Monday, August 3, 2009

Where We Are Today

Here are 3 charts from Calculated Risk today. (For some reason, only the retail sales chart is enlarging on my computer when I click on it. Your browser may handle them differently.)

These charts help demonstrate why I believe:

a) the U. S. has been in a depression;

b) the depression is ending;

c) most financial assets are overvalued.

From the top down:

Retail sales were off about 13% from the peak to the trough. Given population growth, this would likely equate to a 15% drop-off. Nothing since WW II even comes close to the extent and duration of this.
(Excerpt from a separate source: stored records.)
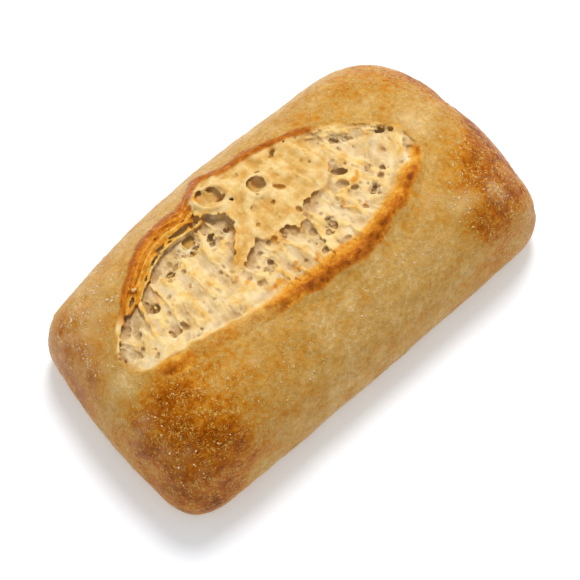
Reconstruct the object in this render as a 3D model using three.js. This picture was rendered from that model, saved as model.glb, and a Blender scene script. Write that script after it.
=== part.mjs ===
// Bread roll: a long pillow of dough with one lengthwise score that has burst open on top.
// Millimetres, +Z up. +X runs along the roll, the origin is the middle of the flat base.

import * as THREE from 'three';

// Driving dimensions
const HEIGHT = 42;          // top of the unbroken crown above the base
const WIDEST_LEVEL = 12;    // height at which the sides bulge furthest
const BASE_INSET = 3;       // how far the flat base stays inside the widest outline
const HALF_LENGTH = 71;
const HALF_WIDTH = 40;

// The widest outline has four corners, each cut by a round of its own size.
// cut: how far the round reaches along both sides. bow: how far the next side bulges outward.
const CORNERS = [
  { x: 67.6, y: -40.4, cut: 12, bow: 1.7 },     // right near
  { x: 72.4, y: 38.3, cut: 36, bow: 4.2 },      // right far
  { x: -65.2, y: 34.6, cut: 9, bow: 1.5 },      // left far
  { x: -72.8, y: -37.3, cut: 17, bow: 0.6 },    // left near
];

// The crown is a flattened dome: the higher the power, the squarer its shoulders
const SIDE_POWER = 3.2;
const END_POWER = 5.8;
const SIDE_DROOP = 0.1;     // extra fall of the long sides, as a share of the dome's height
const RELIEF_POWER = 4;     // the relief on the crown dies out towards the widest outline

// The burst lies between the ear, a curled edge on the near side, and the far lip.
// Both are [x, y] from tip to tip.
const EAR_LINE = [[-61, 2], [-56, -2], [-45, -5.5], [-35, -10], [-19, -12], [-13, -15.5], [0, -18],
  [12, -19], [25, -17], [35, -13.5], [45, -7], [48, -3]];
const FAR_LIP = [[-61, 3], [-50, 13], [-38, 19.5], [-24, 25.5], [-6, 29.5], [10, 26], [22, 21],
  [34, 13.5], [45, 2], [48, -2]];
const TIP_FADE = 5;         // the relief dies out over this length at each tip

// Height of the curled ear along its line, and its slopes to either side
const EAR_HEIGHTS = [[-61, 0], [-45, 0.4], [-22, 0.8], [-12, 1.9], [6, 2.6], [30, 2.1], [43, 1.2], [48, 0]];
const EAR_INNER_WIDTH = 3.2;
const EAR_OUTER_WIDTH = 5.5;
const LIP_HEIGHT = 0.7;
const LIP_WIDTH = 4;

// Depth of the open crumb under the crown, near the ear, in the middle and under the far lip.
// The ranges are shares of the way from the ear to the far lip.
const NEAR_TO_MIDDLE = [0.1, 0.5];
const MIDDLE_TO_FAR = [0.45, 0.8];
const CRUMB_DEPTHS = [
  { x: -61, near: 0.5, middle: 0.8, far: 0.8 },
  { x: -50, near: 2.0, middle: 4.0, far: 5.5 },
  { x: -30, near: 1.6, middle: 5.0, far: 9.0 },
  { x: -15, near: 2.6, middle: 4.2, far: 7.5 },
  { x: 5, near: 2.8, middle: 4.6, far: 4.0 },
  { x: 25, near: 2.6, middle: 4.0, far: 3.6 },
  { x: 38, near: 2.0, middle: 2.8, far: 4.0 },
  { x: 48, near: 0.3, middle: 0.5, far: 0.5 },
];

// The shelf of stretched skin that stays whole under the far lip. edge: [x, y] of its near edge.
const SHELF_START = -14;
const SHELF_END = 27;
const SHELF_EDGE = [[-14, 12], [-9, 6], [-4, 1], [4, -2.2], [11, 2.4], [20, 4.4], [27, 10]];
const SHELF_DEPTH = 1.2;
const SHELF_STEP_WIDTH = 2.8;

// Large bubbles that the burst has opened: centre, half sizes and depth
const BUBBLES = [
  { x: -7.5, y: 22, across: 4.6, along: 4.8, depth: 4.2 },
  { x: 4, y: 16, across: 3.6, along: 4.2, depth: 3.8 },
  { x: 24, y: 2.6, across: 2.0, along: 3.2, depth: 3.6 },
  { x: -17, y: 12.5, across: 4.0, along: 2.6, depth: 2.6 },
  { x: -11.5, y: -5, across: 3.0, along: 2.2, depth: 1.8 },
  { x: 10, y: -6, across: 2.4, along: 2.8, depth: 1.8 },
  { x: 32, y: -4, across: 2.0, along: 3.2, depth: 1.6 },
];

// Broad lumps of the crust: centre, reach and height
const LUMPS = [
  { x: -52, y: -22, reach: 16, height: 0.9 },
  { x: -20, y: -29, reach: 13, height: -0.7 },
  { x: 12, y: -30, reach: 12, height: 0.5 },
  { x: 38, y: -27, reach: 12, height: -0.6 },
  { x: 56, y: -20, reach: 12, height: 0.7 },
  { x: 54, y: 18, reach: 14, height: 0.6 },
  { x: -56, y: 20, reach: 12, height: -0.6 },
];

// Mesh density. The rings crowd towards the rim, where the crown is steepest.
const RIM_CROWDING = 0.3;
const CELLS_LONG = 78;
const CELLS_WIDE = 42;
const CELLS_DEEP = 5;
const POINTS_PER_CURVE = 40;

const { lerp, smoothstep } = THREE.MathUtils;

const crustMaterial = new THREE.MeshStandardMaterial({ color: 0xc9965a, roughness: 0.62, metalness: 0 });

// Smooth curves through a few stations

function curveThrough(stations) {
  const places = stations.map((station) => station[0]);
  const values = stations.map((station) => station[1]);
  const curve = new THREE.CubicInterpolant(places, values, 1);
  return (place) => curve.evaluate(place)[0];
}

const earY = curveThrough(EAR_LINE);
const farLipY = curveThrough(FAR_LIP);
const earHeight = curveThrough(EAR_HEIGHTS);
const shelfEdgeY = curveThrough(SHELF_EDGE);
const nearDepth = curveThrough(CRUMB_DEPTHS.map((station) => [station.x, station.near]));
const middleDepth = curveThrough(CRUMB_DEPTHS.map((station) => [station.x, station.middle]));
const farDepth = curveThrough(CRUMB_DEPTHS.map((station) => [station.x, station.far]));

// Outline

function outlinePoints() {
  const corners = CORNERS.map((corner) => new THREE.Vector2(corner.x, corner.y));
  const points = [];
  CORNERS.forEach((corner, index) => {
    const here = corners[index];
    const previous = corners.at(index - 1);
    const next = corners[(index + 1) % corners.length];
    const nextCut = CORNERS[(index + 1) % corners.length].cut;
    const roundStart = towards(here, previous, corner.cut);
    const roundEnd = towards(here, next, corner.cut);
    const sideEnd = towards(next, here, nextCut);
    const outward = sideEnd.clone().sub(roundEnd).normalize();
    outward.set(outward.y, -outward.x);
    const bulge = roundEnd.clone().lerp(sideEnd, 0.5).addScaledVector(outward, 2 * corner.bow);
    for (const curve of [
      new THREE.QuadraticBezierCurve(roundStart, here, roundEnd),
      new THREE.QuadraticBezierCurve(roundEnd, bulge, sideEnd),
    ]) {
      points.push(...curve.getPoints(POINTS_PER_CURVE).slice(0, -1));
    }
  });
  return points;
}

function towards(from, to, distance) {
  return from.clone().add(to.clone().sub(from).setLength(distance));
}

// Distance from the middle to the outline in any direction
function outlineReach(points) {
  const polar = points.map((point) => ({ angle: point.angle(), reach: point.length() }));
  polar.sort((a, b) => a.angle - b.angle);
  const last = polar.at(-1);
  const first = polar[0];
  const turn = 2 * Math.PI;
  const ring = [
    { angle: last.angle - turn, reach: last.reach },
    ...polar,
    { angle: first.angle + turn, reach: first.reach },
  ];
  return curveThrough(ring.map((entry) => [entry.angle, entry.reach]));
}

const reach = outlineReach(outlinePoints());

// Heights

// share: 0 in the middle of the roll, 1 on its widest outline
function crownHeight(share, x, y) {
  const endwise = (x / HALF_LENGTH) ** 2;
  const sidewise = (y / HALF_WIDTH) ** 2;
  const endness = endwise / Math.max(endwise + sidewise, 1e-9);
  const dome = Math.sqrt(Math.max(0, 1 - share ** lerp(SIDE_POWER, END_POWER, endness)));
  const droop = 1 - SIDE_DROOP * share ** 2 * (1 - endness);
  return WIDEST_LEVEL + (HEIGHT - WIDEST_LEVEL) * dome * droop;
}

function lumpHeight(x, y) {
  let height = 0;
  for (const lump of LUMPS) {
    const away = Math.hypot(x - lump.x, y - lump.y) / lump.reach;
    height += lump.height * Math.exp(-away * away);
  }
  return height;
}

function bubbleDepth(x, y) {
  let depth = 0;
  for (const bubble of BUBBLES) {
    const away = Math.hypot((x - bubble.x) / bubble.across, (y - bubble.y) / bubble.along);
    depth += bubble.depth * Math.sqrt(Math.max(0, 1 - away * away));
  }
  return depth;
}

// Depth of the crumb between the ear (place 0) and the far lip (place 1)
function crumbDepth(x, place) {
  const nearHalf = lerp(nearDepth(x), middleDepth(x), smoothstep(place, ...NEAR_TO_MIDDLE));
  return lerp(nearHalf, farDepth(x), smoothstep(place, ...MIDDLE_TO_FAR));
}

function shelfShare(x, y) {
  const lengthwise = smoothstep(x, SHELF_START, SHELF_START + TIP_FADE)
    * (1 - smoothstep(x, SHELF_END - TIP_FADE, SHELF_END));
  const edge = shelfEdgeY(x);
  return lengthwise * smoothstep(y, edge - SHELF_STEP_WIDTH / 2, edge + SHELF_STEP_WIDTH / 2);
}

// Height of the burst above or below the crown
function burstRelief(x, y) {
  const start = EAR_LINE[0][0];
  const end = EAR_LINE.at(-1)[0];
  const tips = smoothstep(x, start, start + TIP_FADE) * (1 - smoothstep(x, end - TIP_FADE, end));
  const beyondEar = y - earY(x);
  const beforeLip = farLipY(x) - y;
  const earWidth = beyondEar > 0 ? EAR_INNER_WIDTH : EAR_OUTER_WIDTH;
  const ear = earHeight(x) * Math.exp(-((beyondEar / earWidth) ** 2));
  const lip = LIP_HEIGHT * Math.exp(-((beforeLip / LIP_WIDTH) ** 2));
  const inside = smoothstep(beyondEar, 0, EAR_INNER_WIDTH) * smoothstep(beforeLip, 0, LIP_WIDTH);
  const place = beyondEar / Math.max(beyondEar + beforeLip, 1);
  const bed = lerp(crumbDepth(x, place), SHELF_DEPTH, shelfShare(x, y)) + bubbleDepth(x, y);
  return tips * (ear + lip - inside * bed);
}

function topHeight(share, x, y) {
  const edgeFade = 1 - share ** RELIEF_POWER;
  return crownHeight(share, x, y) + edgeFade * (lumpHeight(x, y) + burstRelief(x, y));
}

// Surface

// A square grid drawn out to the outline: 0 in the middle, 1 at the edge of the grid
function topPoint(column, row) {
  const s = (2 * column) / CELLS_LONG - 1;
  const t = (2 * row) / CELLS_WIDE - 1;
  const ringShare = Math.max(Math.abs(s), Math.abs(t));
  if (ringShare === 0) {
    return new THREE.Vector3(0, 0, topHeight(0, 0, 0));
  }
  const share = lerp(ringShare, Math.sin((ringShare * Math.PI) / 2), RIM_CROWDING);
  const direction = new THREE.Vector2(s * HALF_LENGTH, t * HALF_WIDTH);
  const distance = share * reach(direction.angle());
  direction.setLength(distance);
  return new THREE.Vector3(direction.x, direction.y, topHeight(share, direction.x, direction.y));
}

// Grid places round the rim, anticlockwise seen from above
function rimPlaces() {
  const places = [];
  for (let column = 0; column < CELLS_LONG; column += 1) places.push([column, 0]);
  for (let row = 0; row < CELLS_WIDE; row += 1) places.push([CELLS_LONG, row]);
  for (let column = CELLS_LONG; column > 0; column -= 1) places.push([column, CELLS_WIDE]);
  for (let row = CELLS_WIDE; row > 0; row -= 1) places.push([0, row]);
  return places;
}

// Below its widest level the side turns in to the base as a quarter round
function sidePoint(rim, outward, step) {
  const turn = (step / CELLS_DEEP) * (Math.PI / 2);
  const inset = BASE_INSET * (1 - Math.cos(turn));
  return new THREE.Vector3(
    rim.x - outward.x * inset,
    rim.y - outward.y * inset,
    WIDEST_LEVEL * (1 - Math.sin(turn)),
  );
}

function rollGeometry() {
  const points = [];
  const faces = [];
  const across = CELLS_WIDE + 1;
  for (let column = 0; column <= CELLS_LONG; column += 1) {
    for (let row = 0; row <= CELLS_WIDE; row += 1) {
      points.push(topPoint(column, row));
    }
  }
  for (let column = 0; column < CELLS_LONG; column += 1) {
    for (let row = 0; row < CELLS_WIDE; row += 1) {
      const corner = column * across + row;
      faces.push(corner, corner + across, corner + across + 1);
      faces.push(corner, corner + across + 1, corner + 1);
    }
  }

  const rim = rimPlaces().map(([column, row]) => column * across + row);
  const count = rim.length;
  let upperRing = rim;
  for (let step = 1; step <= CELLS_DEEP; step += 1) {
    const lowerRing = rim.map((index, place) => {
      const before = points[rim.at(place - 1)];
      const after = points[rim[(place + 1) % count]];
      const outward = new THREE.Vector2(after.y - before.y, before.x - after.x).normalize();
      points.push(sidePoint(points[index], outward, step));
      return points.length - 1;
    });
    for (let place = 0; place < count; place += 1) {
      const next = (place + 1) % count;
      faces.push(upperRing[place], lowerRing[place], lowerRing[next]);
      faces.push(upperRing[place], lowerRing[next], upperRing[next]);
    }
    upperRing = lowerRing;
  }

  const baseOutline = upperRing.map((index) => new THREE.Vector2(points[index].x, points[index].y));
  for (const [a, b, c] of THREE.ShapeUtils.triangulateShape(baseOutline, [])) {
    faces.push(upperRing[a], upperRing[c], upperRing[b]);
  }

  const geometry = new THREE.BufferGeometry().setFromPoints(points);
  geometry.setIndex(faces);
  geometry.computeBoundingBox();
  const middle = geometry.boundingBox.getCenter(new THREE.Vector3());
  geometry.translate(-middle.x, -middle.y, -geometry.boundingBox.min.z);
  geometry.computeVertexNormals();
  return geometry;
}

const breadRoll = new THREE.Mesh(rollGeometry(), crustMaterial);
breadRoll.name = 'bread_roll';

const part = new THREE.Group();
part.add(breadRoll);

export default part;
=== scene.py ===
"""A crusty bread roll whose lengthwise score has burst open over its crumb.

Plan sizes are in millimetres and become metres where a mesh is made. +X runs along the roll,
the ear is on the -Y side of the burst and the far lip on its +Y side.
"""

import contextlib
import itertools
import math

import bpy
import numpy as np
from mathutils import Matrix, Vector


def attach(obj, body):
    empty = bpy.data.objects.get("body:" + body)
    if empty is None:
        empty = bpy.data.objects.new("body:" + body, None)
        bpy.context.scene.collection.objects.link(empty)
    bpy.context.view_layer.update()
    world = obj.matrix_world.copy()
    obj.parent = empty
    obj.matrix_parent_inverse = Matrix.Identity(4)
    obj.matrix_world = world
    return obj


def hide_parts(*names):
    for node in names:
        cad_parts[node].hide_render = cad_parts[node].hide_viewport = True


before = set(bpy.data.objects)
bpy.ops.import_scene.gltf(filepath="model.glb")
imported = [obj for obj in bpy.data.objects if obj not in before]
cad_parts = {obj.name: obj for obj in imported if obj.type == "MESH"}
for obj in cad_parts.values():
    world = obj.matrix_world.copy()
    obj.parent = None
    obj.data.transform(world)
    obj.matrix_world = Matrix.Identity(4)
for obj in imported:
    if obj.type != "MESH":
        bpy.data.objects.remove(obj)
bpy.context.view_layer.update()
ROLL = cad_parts["bread_roll"]

MM = 0.001

# The roll's crown, as the solid has it
CROWN_HEIGHT = 42.0
WIDEST_LEVEL = 12.0
HALF_LENGTH = 71.0
HALF_WIDTH = 40.0
SIDE_POWER = 3.2
END_POWER = 5.8
SIDE_DROOP = 0.1

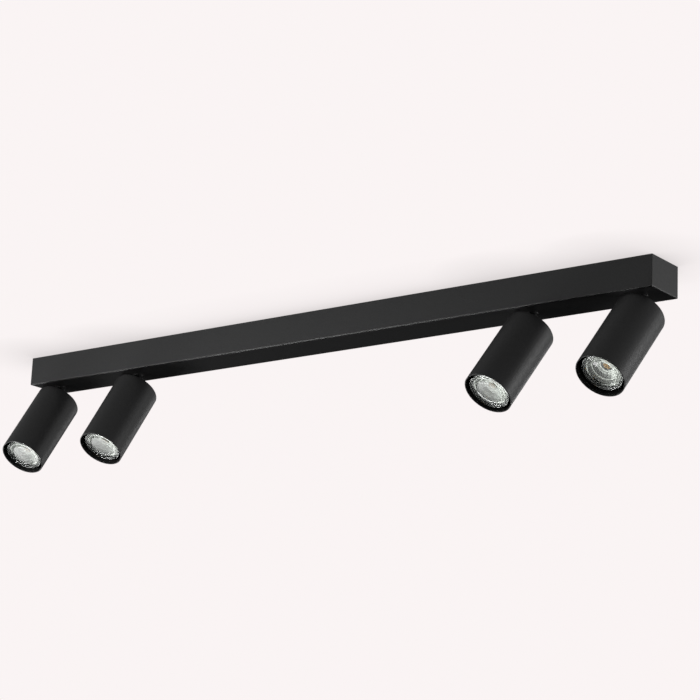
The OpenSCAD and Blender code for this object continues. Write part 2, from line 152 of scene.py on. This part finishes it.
def ramp(tree, value, stops):
    """A colour ramp through (place, colour) stops."""
    made = tree.nodes.new("ShaderNodeValToRGB")
    while len(made.color_ramp.elements) < len(stops):
        made.color_ramp.elements.new(0.5)
    for element, (place, colour) in zip(made.color_ramp.elements, stops):
        element.position = place
        element.color = (*colour, 1.0)
    tree.links.new(value, made.inputs["Fac"])
    return made.outputs["Color"]


def two_tones(tree, value, dark, light):
    return ramp(tree, value, [(0.35, dark), (0.65, light)])


def paint(tree, shader, colour, roughness, **fixed):
    """Links a colour and a roughness, and sets the shader's other sockets to fixed values."""
    tree.links.new(colour, shader.inputs["Base Color"])
    tree.links.new(roughness, shader.inputs["Roughness"])
    for name, value in fixed.items():
        shader.inputs[name.replace("_", " ")].default_value = value


def bump(tree, shader, height, strength, distance):
    made = node(tree, "ShaderNodeBump", Strength=strength, Distance=distance)
    tree.links.new(height, made.inputs["Height"])
    tree.links.new(made.outputs["Normal"], shader.inputs["Normal"])


def powder_coat(name, dark, light, rough, specular, sleek=None):
    """Black powder coat: orange peel, mottled colour and gloss; smoother below the height sleek."""
    material, tree, shader = new_material(name)
    colour = two_tones(tree, noise(tree, 700.0, 4.0), dark, light)
    gloss = spread(tree, noise(tree, 240.0), rough - 0.04, rough + 0.04)
    if sleek is not None:
        gloss = lowered(tree, gloss, inside(tree, "Z", -1.0, sleek), SLEEK_BY)
    paint(tree, shader, colour, gloss, Specular_IOR_Level=specular)
    bump(tree, shader, noise(tree, 1400.0), 0.15, 0.0001)
    return material


def plated_steel(name, dark, light, rough):
    """Zinc plate: small crystal cells and a fine grain."""
    material, tree, shader = new_material(name)
    colour = two_tones(tree, cells(tree, 420.0), dark, light)
    paint(tree, shader, colour, spread(tree, noise(tree, 600.0), rough - 0.08, rough + 0.1), Metallic=1.0)
    bump(tree, shader, noise(tree, 2500.0), 0.15, 0.0001)
    return material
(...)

This is what was seen in an old-fashioned depression. No one would have believed it even a year ago.
The import-export chart also shows an unprecedented, sustained decline. The powers-that-be are seeing to it that this recovers. But this sort of event in peacetime was supposed to simply be impossible.
Finally, despite all the array of programs that support the housing market, including unthinkable sums simply to prop up Fannie Mae and Freddie Mac, just look at how many new housing units were constructed decades ago vs. now. They can't go below zero.
In addition, other measures of internal trade and inventories within the U.S. accounting for a large percent of GDP has shown unbelievable, 20% year on year declines. This is not within the realm of normal peacetime recessionary behavior, especially when one looks at the duration of this downturn along with its extent.
According to David Rosenberg of Gluskin Sheff in Canada, the Federal Government currently accounts for fully 20% of personal income. So numbers of homes built will increase, numbers of cars sold will increase, and medical and military spending will increase, etc.: the depression will end in that numbers will turn upward.
But that is almost irrelevant. Let's say retail sales went from 100 to 85 in 18 months, and go up an amazing 10% in the next 18 months. They would now be at 93, 3 years after having been at 100. Any mainstream economist looking at a base of 100 would have predicted 110-120 3 years later.
Perhaps 10 years later, retail sales will have had a sustained boom, for reasons unpredicted. Great! Let the prices of retail stocks reflect the booming dividends paid to the owners of the companies. Unfortunately, past history suggests that the managers of the companies will arrogate to themselves a disproportionate share of the profits and the owners (shareholders) will get screwed out of the returns they deserve. And, numerous IPOs of retailers will be rushed to market at overvalued prices. That's the drill- as with tech in the 1990s.
Meanwhile, the only good thing that can be said for prices of bonds of municipalities and corporations is that they are relatively cheap compared to Treasuries. But only the Treasury has essentially infinite borrowing power and can tell the Fed to print more money. And Treasury debt is noncallable, unlike muni debt and some corporate debt. On an absolute basis, non-Treasury debt is no bargain given the Scylla of inflation and Charybdis of debt default.
Gold is gradually rising in price and until India, the world's marginal and price-sensitive consumer of gold, starts buying gold, this rise in gold price is from investors/speculators. But where were these buyers 2-5 years ago?
Cash is safe but yields next to nothing.
In summary, JPMorgan Sachs has investors just where it wants them. There are no sound investment choices beyond cash. Current reality can change and they can get in front of almost any trend, and where they don't, you and I will save them from any errors via our elected and appointed officials. (But their stocks are no safe haven, as they share the wealth internally through huge salaries and bonuses but not through dividends.)
Financially, there simply is no trend and no undervalued asset class based on fundamental, technical and political analysis. This is the opposite of 1981-3, where if an investor simply bet on Volcker sticking to his guns, there were many ways to buy into the disinflation theme and make both a high current return and capital gains with safety. It's a shame, but so it goes. At some point, there will be a trend wherein the fundamentals and technicals, and return to the investor on the investment, will be aligned. Even then, I'm prepared to be more suspicious than in the past given the depradations by Big Finance upon retail investors over the past decade.